**Instructions for the task:** From the entries below, list each line with "JSON".

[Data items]
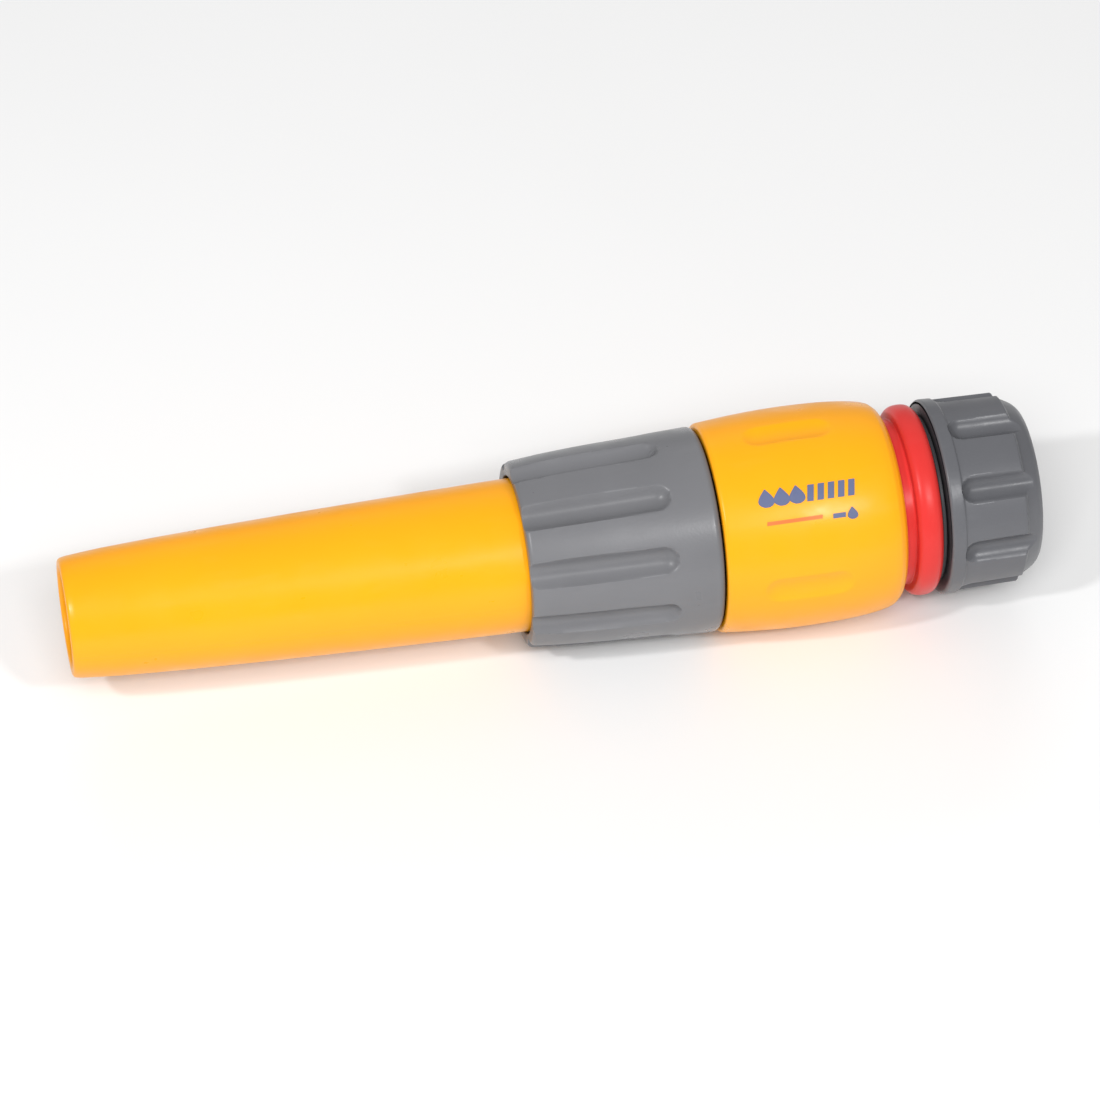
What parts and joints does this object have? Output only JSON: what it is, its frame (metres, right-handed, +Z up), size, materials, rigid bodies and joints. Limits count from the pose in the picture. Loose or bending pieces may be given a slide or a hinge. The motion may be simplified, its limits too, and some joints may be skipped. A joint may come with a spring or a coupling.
{
  "type": "hose spray nozzle",
  "caption": "Adjustable in-line hose spray nozzle: a tapered barrel twists out of a fluted grip collar, snapped into a quick-release water-stop hose connector.",
  "frame": {"origin": "on the common axis of all round parts, at the hose nut's rear face, where the hose goes in", "axes": "+X along the axis, out of the hose end towards the hose; the spray tip points along -X; +Z up"},
  "size_m": [0.183, 0.0416, 0.0416],
  "materials": {
    "yellow_plastic": "smooth moulded, satin gloss",
    "collar_grey_plastic": "fine moulded texture",
    "nut_grey_plastic": "fine moulded texture",
    "dark_grey_plastic": "plain moulded",
    "red_plastic": "smooth moulded",
    "white_plastic": "plain moulded",
    "black_rubber": "greased rubber",
    "steel": "bright spring steel",
    "brass": "turned"
  },
  "bodies": {
    "connector": {"hose_tail": "dark_grey_plastic", "socket_body": "dark_grey_plastic", "colour_ring": "red_plastic", "body_seal": "black_rubber", "valve_spring": "steel", "sleeve_spring": "steel", "sleeve_guide_ring": "white_plastic"},
    "collet": {"hose_collet": "white_plastic"},
    "nut": {"hose_nut": "nut_grey_plastic"},
    "sleeve": {"release_sleeve": "yellow_plastic"},
    "jaw_1": {"locking_jaw_1": "steel"},
    "jaw_2": {"locking_jaw_2": "steel"},
    "jaw_3": {"locking_jaw_3": "steel"},
    "jaw_4": {"locking_jaw_4": "steel"},
    "valve": {"valve_plunger": "white_plastic", "valve_seal": "black_rubber"},
    "nozzle": {"nozzle_core": "dark_grey_plastic", "spigot_seal": "black_rubber", "collar_clip": "steel", "grip_collar": "collar_grey_plastic", "barrel_stop_ring": "steel", "jet_pin": "brass", "shutoff_seal": "black_rubber", "spray_disc": "white_plastic"},
    "barrel_carrier": {"barrel_seal": "black_rubber"},
    "twist_barrel": {"barrel": "yellow_plastic", "orifice_insert": "collar_grey_plastic"}
  },
  "joints": [
    {"name": "collet_slide", "type": "slide", "parent": "connector", "child": "collet", "axis": [1, 0, 0], "range_m": [0, 0.008]},
    {"name": "nut_turn", "type": "hinge", "parent": "collet", "child": "nut", "pos_m": [-0.01, 0, 0], "axis": [1, 0, 0], "range_deg": [0, 720]},
    {"name": "sleeve_release", "type": "slide", "parent": "connector", "child": "sleeve", "axis": [1, 0, 0], "range_m": [0, 0.0013], "stiffness_N_per_m": 1200, "springref_m": -0.004, "deforming": ["sleeve_spring"]},
    {"name": "jaw_1_slide", "type": "slide", "parent": "connector", "child": "jaw_1", "axis": [0, 0.7071, 0.7071], "range_m": [0, 0.000975]},
    {"name": "jaw_2_slide", "type": "slide", "parent": "connector", "child": "jaw_2", "axis": [0, 0.7071, -0.7071], "range_m": [0, 0.000975]},
    {"name": "jaw_3_slide", "type": "slide", "parent": "connector", "child": "jaw_3", "axis": [0, -0.7071, -0.7071], "range_m": [0, 0.000975]},
    {"name": "jaw_4_slide", "type": "slide", "parent": "connector", "child": "jaw_4", "axis": [0, -0.7071, 0.7071], "range_m": [0, 0.000975]},
    {"name": "valve_travel", "type": "slide", "parent": "connector", "child": "valve", "axis": [1, 0, 0], "range_m": [0, 0.0015], "stiffness_N_per_m": 400, "springref_m": -0.003, "deforming": ["valve_spring"]},
    {"name": "nozzle_swivel", "type": "hinge", "parent": "connector", "child": "nozzle", "pos_m": [-0.05, 0, 0], "axis": [1, 0, 0], "continuous": true},
    {"name": "barrel_slide", "type": "slide", "parent": "nozzle", "child": "barrel_carrier", "axis": [-1, 0, 0], "range_m": [0, 0.0075]},
    {"name": "barrel_twist", "type": "hinge", "parent": "barrel_carrier", "child": "twist_barrel", "pos_m": [-0.1, 0, 0], "axis": [-1, 0, 0], "range_deg": [0, 540]}
  ],
  "couplings": [
    {"joint": "nut_turn", "follows": "collet_slide", "rad_per_m": 1570.8},
    {"joint": "barrel_twist", "follows": "barrel_slide", "rad_per_m": 1256.6},
    {"joint": "jaw_1_slide", "follows": "sleeve_release", "ratio": 0.7499},
    {"joint": "jaw_2_slide", "follows": "sleeve_release", "ratio": 0.7499},
    {"joint": "jaw_3_slide", "follows": "sleeve_release", "ratio": 0.7499},
    {"joint": "jaw_4_slide", "follows": "sleeve_release", "ratio": 0.7499}
  ]
}
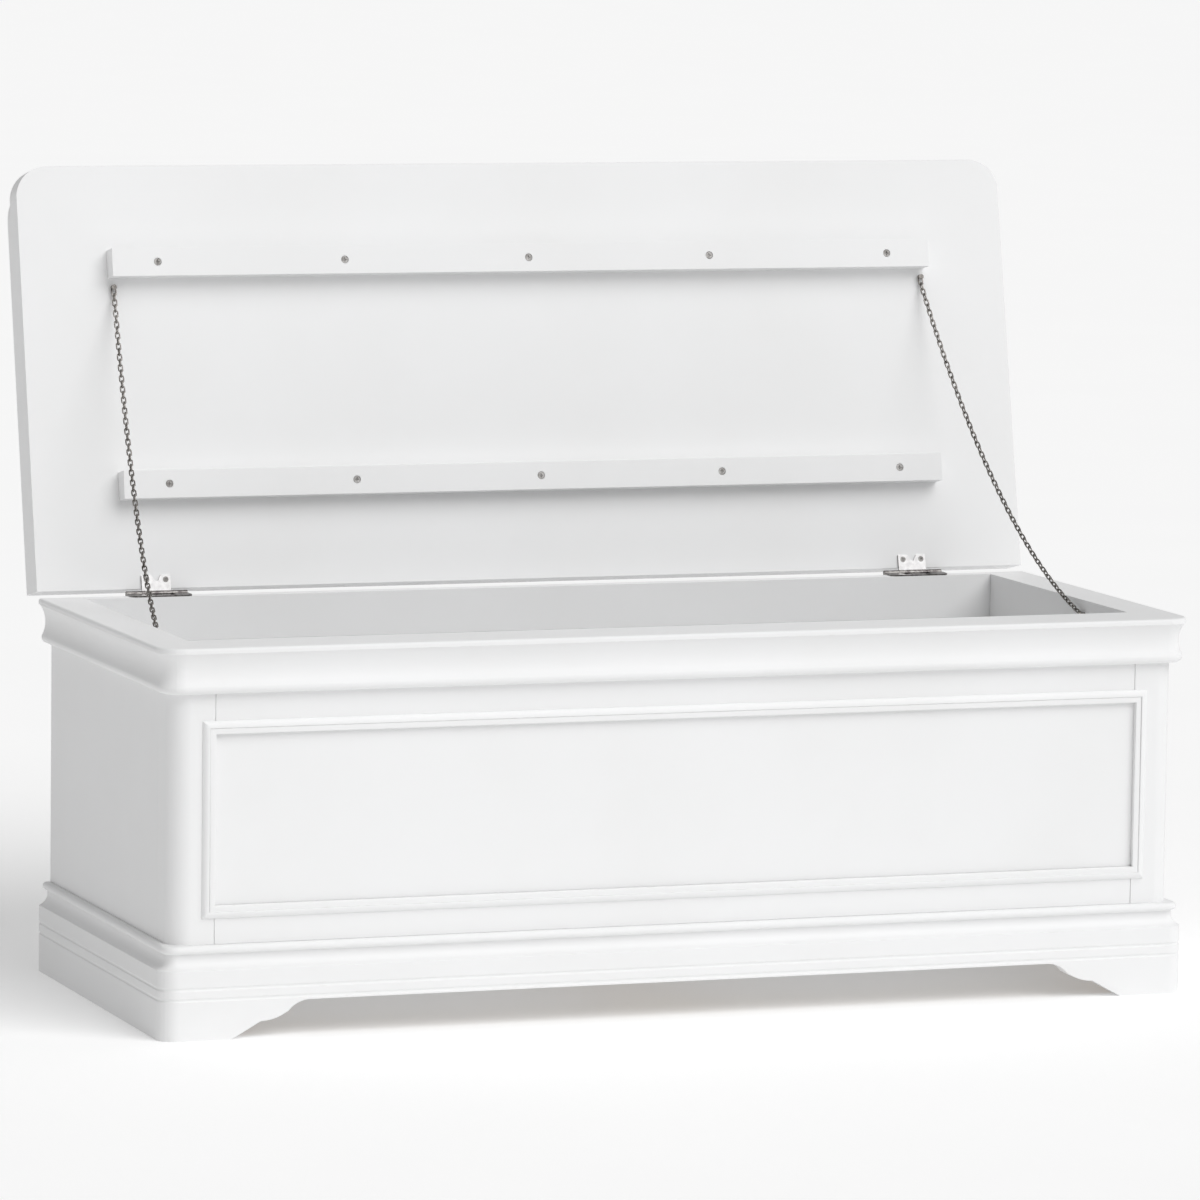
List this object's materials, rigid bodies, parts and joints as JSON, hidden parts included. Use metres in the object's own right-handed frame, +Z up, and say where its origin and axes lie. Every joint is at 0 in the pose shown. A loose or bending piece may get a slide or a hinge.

**Exercise solution:**
What parts and joints does this object have? Output only JSON: what it is, its frame (metres, right-handed, +Z up), size, materials, rigid bodies and joints. Limits count from the pose in the picture. Loose or bending pieces may be given a slide or a hinge. The motion may be simplified, its limits too, and some joints may be skipped. A joint may come with a spring or a coupling.
List this object's materials, rigid bodies, parts and joints as JSON, hidden parts included. Use metres in the object's own right-handed frame, +Z up, and say where its origin and axes lie. Every joint is at 0 in the pose shown. A loose or bending piece may get a slide or a hinge.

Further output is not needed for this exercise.